#### [Work to complete]
Set down the material once more, exactly as it appears.

_ _ _ _

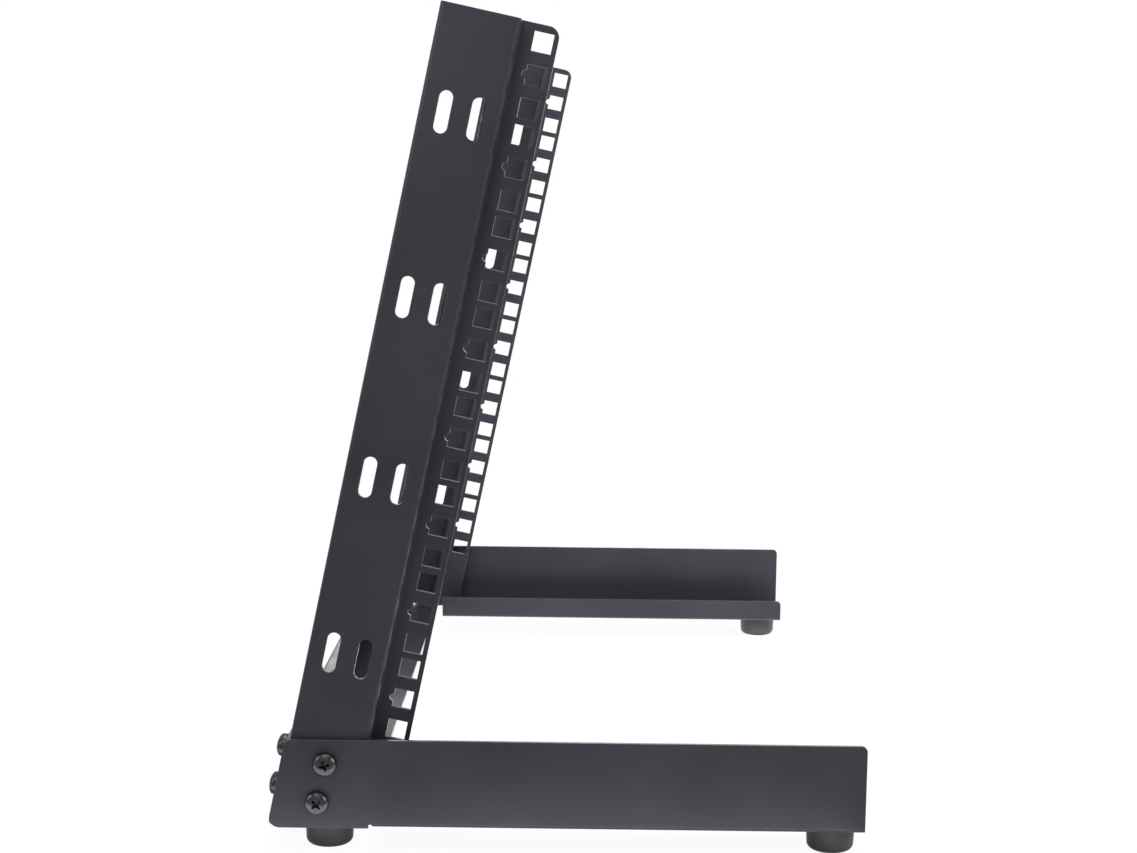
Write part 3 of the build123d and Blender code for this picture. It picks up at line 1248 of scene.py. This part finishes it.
    def lay_floor(self) -> None:
        """Lay the pale floor, which keeps a faint shadow of the rack."""
        Bench.clear()
        bpy.ops.mesh.primitive_plane_add(size=self.floor_size, location=(0.0, 0.0, 0.0))
        floor = bpy.context.active_object
        floor.name = "studio_floor"
        graph = Graph("pale_floor")
        graph.shader.inputs["Base Color"].default_value = (*self.floor_colour, 1.0)
        graph.fix("Roughness", self.floor_roughness)
        graph.fix("Specular IOR Level", self.floor_sheen)
        tree = graph.tree
        glow = tree.nodes.new("ShaderNodeEmission")
        glow.inputs["Color"].default_value = (*WHITE, 1.0)
        reach = tree.nodes.new("ShaderNodeVectorMath")
        reach.operation = "LENGTH"
        graph.join(graph.place, reach.inputs[0])
        near = 1.0 - self.shadow_share
        white = graph.span(reach.outputs["Value"], self.shadow_reach, (near, 1.0))
        mix = tree.nodes.new("ShaderNodeMixShader")
        graph.join(graph.reckon("MULTIPLY", self.seen_rays(tree), white), mix.inputs["Fac"])
        graph.join(graph.shader.outputs["BSDF"], mix.inputs[1])
        graph.join(glow.outputs["Emission"], mix.inputs[2])
        graph.join(mix.outputs["Shader"], graph.output.inputs["Surface"])
        floor.data.materials.append(graph.material)


@dataclass
class ViewPoint:
    """Camera at the photograph's place, fitted to the rack's holes and edges."""

    spot: Place = (1.23863, 0.01161, 0.34259)
    yaw: float = 0.186
    pitch: float = 9.072
    roll: float = 0.664
    focal: float = 65.214
    shift: tuple[float, float] = (-0.01457, 0.05307)
    sensor: float = 36.0
    clip: tuple[float, float] = (0.05, 50.0)

    def build(self) -> None:
        """Place the camera."""
        yaw, pitch, roll = (math.radians(turn) for turn in (self.yaw, self.pitch, self.roll))
        flat = math.cos(pitch)
        ahead = -Vector((flat * math.cos(yaw), flat * math.sin(yaw), math.sin(pitch)))
        level = Vector((-math.sin(yaw), math.cos(yaw), 0.0))
        above = level.cross(ahead)
        right = math.cos(roll) * level + math.sin(roll) * above
        up = math.cos(roll) * above - math.sin(roll) * level
        data = bpy.data.cameras.new("camera")
        data.sensor_width = self.sensor
        data.lens = self.focal
        data.shift_x, data.shift_y = self.shift
        data.clip_start, data.clip_end = self.clip
        camera = bpy.data.objects.new("camera", data)
        bpy.context.scene.collection.objects.link(camera)
        facing = Matrix((right, up, -ahead)).transposed().to_4x4()
        camera.matrix_world = Matrix.Translation(self.spot) @ facing
        bpy.context.scene.camera = camera
        LOG.info("camera: %.0f mm at %s", data.lens, tuple(self.spot))


def main() -> None:
    """Build the looks of the rack in order."""
    logging.basicConfig(level=logging.INFO, format="%(name)s: %(message)s")
    Studio.clear_defaults()
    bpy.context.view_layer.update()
    SheetMetal().build()
    RackScrews().build()
    LegFeet().build()
    Studio().build()
    ViewPoint().build()


if __name__ == "__main__":
    main()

_ _ _ _

#### [Finished task]
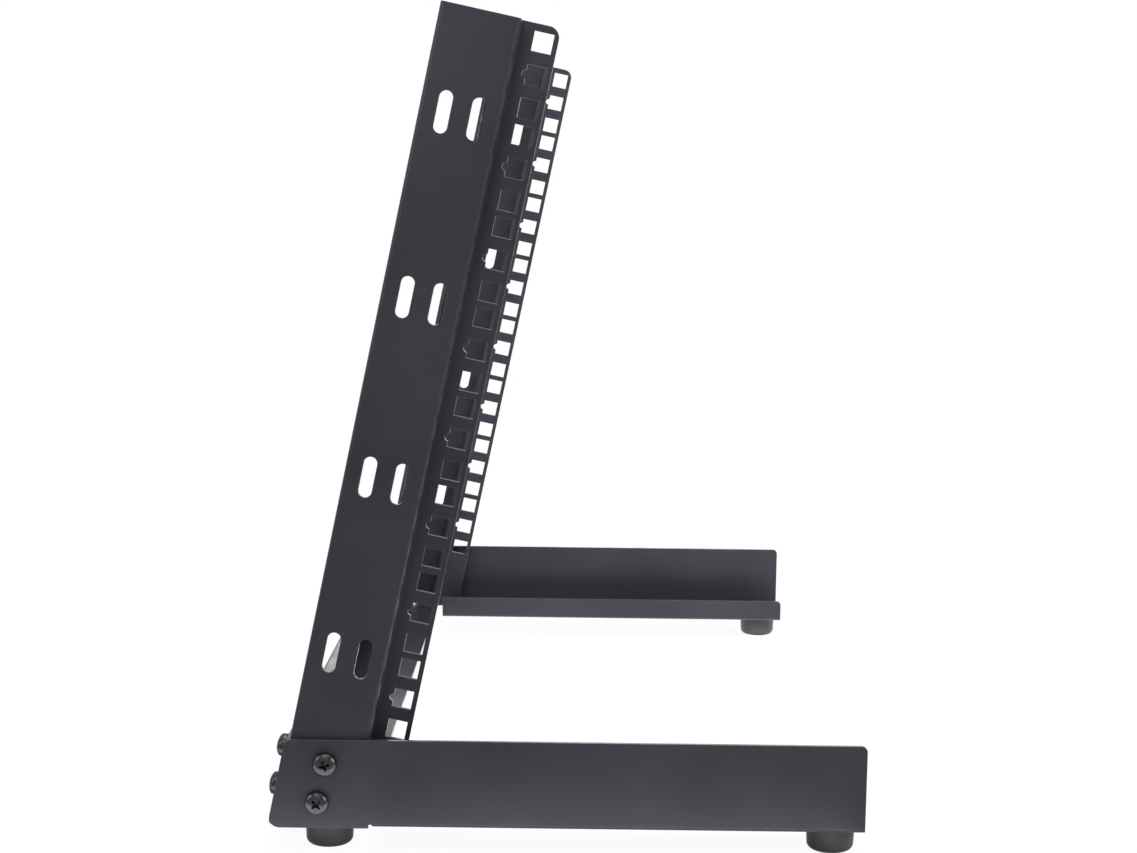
Write part 3 of the build123d and Blender code for this picture. It picks up at line 1248 of scene.py. This part finishes it.
    def lay_floor(self) -> None:
        """Lay the pale floor, which keeps a faint shadow of the rack."""
        Bench.clear()
        bpy.ops.mesh.primitive_plane_add(size=self.floor_size, location=(0.0, 0.0, 0.0))
        floor = bpy.context.active_object
        floor.name = "studio_floor"
        graph = Graph("pale_floor")
        graph.shader.inputs["Base Color"].default_value = (*self.floor_colour, 1.0)
        graph.fix("Roughness", self.floor_roughness)
        graph.fix("Specular IOR Level", self.floor_sheen)
        tree = graph.tree
        glow = tree.nodes.new("ShaderNodeEmission")
        glow.inputs["Color"].default_value = (*WHITE, 1.0)
        reach = tree.nodes.new("ShaderNodeVectorMath")
        reach.operation = "LENGTH"
        graph.join(graph.place, reach.inputs[0])
        near = 1.0 - self.shadow_share
        white = graph.span(reach.outputs["Value"], self.shadow_reach, (near, 1.0))
        mix = tree.nodes.new("ShaderNodeMixShader")
        graph.join(graph.reckon("MULTIPLY", self.seen_rays(tree), white), mix.inputs["Fac"])
        graph.join(graph.shader.outputs["BSDF"], mix.inputs[1])
        graph.join(glow.outputs["Emission"], mix.inputs[2])
        graph.join(mix.outputs["Shader"], graph.output.inputs["Surface"])
        floor.data.materials.append(graph.material)


@dataclass
class ViewPoint:
    """Camera at the photograph's place, fitted to the rack's holes and edges."""

    spot: Place = (1.23863, 0.01161, 0.34259)
    yaw: float = 0.186
    pitch: float = 9.072
    roll: float = 0.664
    focal: float = 65.214
    shift: tuple[float, float] = (-0.01457, 0.05307)
    sensor: float = 36.0
    clip: tuple[float, float] = (0.05, 50.0)

    def build(self) -> None:
        """Place the camera."""
        yaw, pitch, roll = (math.radians(turn) for turn in (self.yaw, self.pitch, self.roll))
        flat = math.cos(pitch)
        ahead = -Vector((flat * math.cos(yaw), flat * math.sin(yaw), math.sin(pitch)))
        level = Vector((-math.sin(yaw), math.cos(yaw), 0.0))
        above = level.cross(ahead)
        right = math.cos(roll) * level + math.sin(roll) * above
        up = math.cos(roll) * above - math.sin(roll) * level
        data = bpy.data.cameras.new("camera")
        data.sensor_width = self.sensor
        data.lens = self.focal
        data.shift_x, data.shift_y = self.shift
        data.clip_start, data.clip_end = self.clip
        camera = bpy.data.objects.new("camera", data)
        bpy.context.scene.collection.objects.link(camera)
        facing = Matrix((right, up, -ahead)).transposed().to_4x4()
        camera.matrix_world = Matrix.Translation(self.spot) @ facing
        bpy.context.scene.camera = camera
        LOG.info("camera: %.0f mm at %s", data.lens, tuple(self.spot))


def main() -> None:
    """Build the looks of the rack in order."""
    logging.basicConfig(level=logging.INFO, format="%(name)s: %(message)s")
    Studio.clear_defaults()
    bpy.context.view_layer.update()
    SheetMetal().build()
    RackScrews().build()
    LegFeet().build()
    Studio().build()
    ViewPoint().build()


if __name__ == "__main__":
    main()